A Funding Offer Wins Praise, but Few Takers

Print More


From a policy perspective, nary anyone says a bad word about the guardianship assistance payments (GAPs) established by the Fostering Connections to Success and Increasing Adoptions Act of 2008, signed by President Bush in October. The program lets states use part of their federal Title IV-E money to help relatives become legal guardians of youths who would otherwise be destined for foster care.

So why have only six states submitted plans to opt in?

The idea seems perfect for cash-strapped public child welfare agencies: They would pay benefits to the kinship guardian that could be equal to or less than the state’s regular assistance to foster parents. Because kinship arrangements typically require less monitoring by social workers, staffers can focus their attention on fewer youths.

Representatives of child welfare systems and nonprofit providers like the program. Family preservation advocates like it. President Obama set aside about $50 million in his 2010 budget for it.

But so far, only Tennessee, Rhode Island, Maine, Missouri, Pennsylvania and Oregon have submitted plans to the Administration for Children and Families (ACF) to start guardianship assistance programs under GAP. States appear to be reticent for several reasons:

Legislation. The National Association of Public Child Welfare Administrators (NAPCWA) is interviewing officials in every state about their efforts to implement Fostering Connections Act programs. Several states are interested in GAP, said NAPCWA Director Anita Light, but they believe they’ll need to pass state legislation in order to participate. She expects more states to submit plans to ACF by the fourth quarter of this fiscal year, which begins in July.

The economy. Just like regular IV-E funds for foster care, the GAP money under IV-E does not come free: States have to match the federal contribution, many at a rate of 50 percent. (Poor states contribute less than others.) You can’t use other federal dollars for the match.

So implementing GAP means ponying up for the payments and for the costs of creating a system to manage it. In the midst of a recession and even worse budget shortfalls projected for most states in 2010, the words “increase” and “spending” aren’t used consecutively in many state budget debates these days.

“In some cases, it’s the additional costs associated with implementing optional programs” that is keeping states away, Light said. “Maybe a year ago, we wouldn’t be having the issues.”

Ironically, in some ways this is the best year to implement GAP. The federal stimulus package increased the federal contribution in IV-E money for 2009, so states will pay a lower matching percentage than usual for IV-E funds.

That frustrates advocates like Terence Kane, public policy analyst for Generations United, who is preaching the potential cost savings to state officials. “States are going to be hesitant about new options in this economy,” he said. His job is “continuing to educate” states.

TANF. The 37 states that operate some form of guardianship assistance programs now use three basic options to fund them: state revenue; a Title IV-E waiver project arranged with ACF; and Temporary Assistance for Needy Families (TANF) grants.

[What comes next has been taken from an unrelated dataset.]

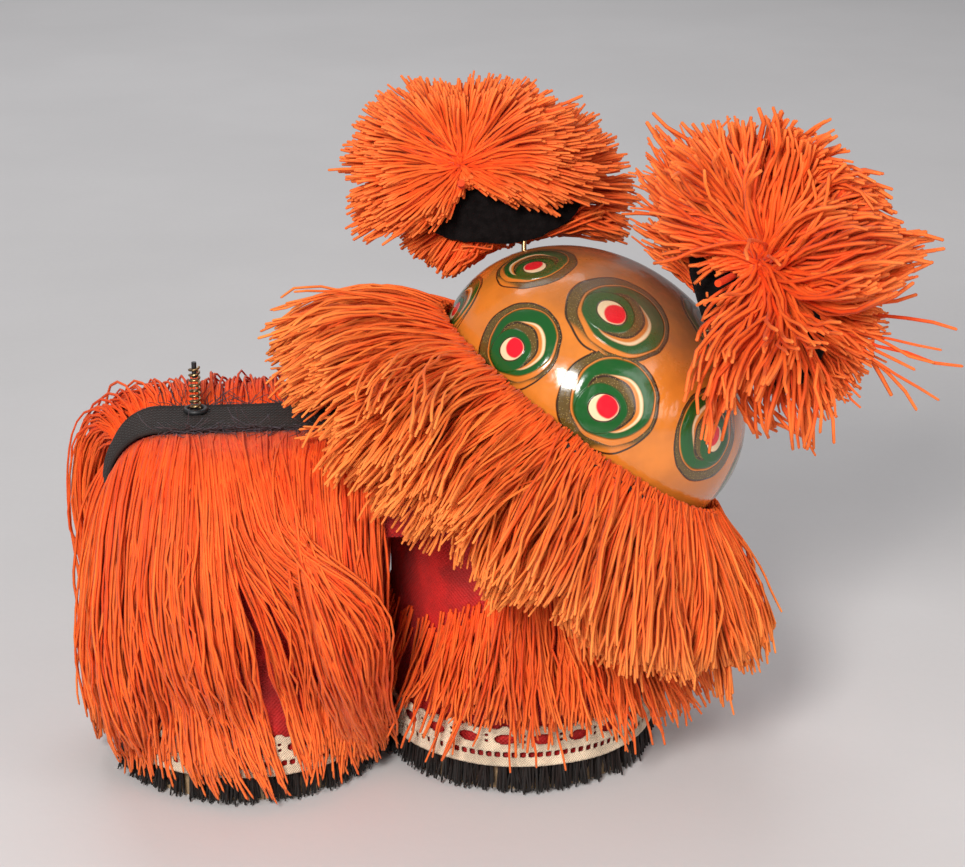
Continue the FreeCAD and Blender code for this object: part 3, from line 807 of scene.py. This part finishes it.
# ---- cloth on the drums and the back ----
def build_cloth(scene):
    woven = woven_material("crimson_weave", scene.figure_cloth.cloth, 1150.0, "cloth", 0.72, 0.00010,
                           0.45, 0.04)
    wadding = mottled_material("cotton_wadding", (0.62, 0.55, 0.45), (0.5, 0.43, 0.34), 200.0, 1800.0,
                               0.95, 0.0006)
    mean = (COVER_RADIUS + CORE_RADIUS) / 2
    for side, centre, seed in (("rear", REAR, 3), ("front", FRONT, 7)):
        def on_drum(along, up):
            turn = along / mean
            radius = COVER_RADIUS - 0.35 + 0.22 * ring_noise(turn, 1.6, up * 0.05 + seed)
            radius += 0.12 * ring_noise(turn, 5, up * 0.12 - seed)
            return on_circle(centre, radius, turn, LACE_LOW + up)

        piece = wrapped_sheet(side + "_cloth", math.tau * mean, BACK_LOW - LACE_LOW, (160, 40), on_drum,
                              -0.3, "cloth", woven)
        stand_in(piece, "root", "crimson_cloth", side + "_cover")
    back = worked_copy("back_cloth", "back_cover", 5.0, 0.18, 6.0, 2, woven)
    stand_in(back, "root", "crimson_cloth", "back_cover")
    for name, node, seed in (("back_stuffing", "back_pad", 4), ("neck_stuffing", "neck_cup", 5)):
        pad = worked_copy(name, node, 6.0, 0.12, 5.0, seed, wadding)
        stand_in(pad, "root", "stuffing", node)


class FIGURE_OT_cloth(Step, bpy.types.Operator):
    """Crimson cloth round the drums and over the stuffed back"""
    bl_idname = "figure.cloth"
    bl_label = "Cloth covers"
    build = staticmethod(build_cloth)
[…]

Continuing to operate kinship programs with TANF money might be more attractive than using GAP. Under TANF, a state can set its own rules for who is eligible and how the program works. And states don’t have to match the TANF money.

Impact on Adoption. John Mattingly, the commissioner of New York City’s child welfare system, is well-regarded for his efforts at child welfare reform. But even he is approaching the idea of a subsidized guardianship program with caution, because of its implications for adoption. The worry is that relatives who would otherwise adopt might like the benefits of the guardianship better than any help they’d get for adopting.

In an e-mail to the Center for New York City Affairs in April, Mattingly wrote, “Most times, relatives will adopt if reunification is not a live option, if the agency supports them in their decision, and if it will achieve permanence for the child. In sum, kinship guardianship can be the best option for a small percentage of children, but the State of New York needs to be careful to craft regulations for its use that will continue the emphasis on adoption for most children who cannot return home.”

Still to be determined: What kind of regulations can allay that concern? And is that concern worth not implementing GAP?

Eligibility. Once a state opts in to IV-E GAP, “it is obligated to provide such assistance to any child who is eligible for title IV-E kinship guardianship assistance payments,” according to ACF’s program instructions. In other words, once you’re in, you cannot pick and choose whom to include.

If a child meets the criteria for reimbursement through IV-E foster care funds, he or she is eligible for GAP as well. However, several determinants are decided by local agencies, such as: Are reunification or adoption not appropriate permanency options? Does the child demonstrate a strong attachment to the prospective guardian? Does the guardian demonstrate a strong commitment?

State and local agencies will need to train staff members to recognize who qualifies, and how to start the process.

The agencies also will need to develop a standard agreement for guardians that spells out what would void the guardianship. Early signs are that the agreements could vary considerably among states. Oregon’s agreement stipulates that if a child covered under GAP is incarcerated for 30 days, the agreement is terminated. California, which runs its own program and has not opted into the federal GAP, extended its guardianship program a couple of years ago to include youths coming home from incarceration.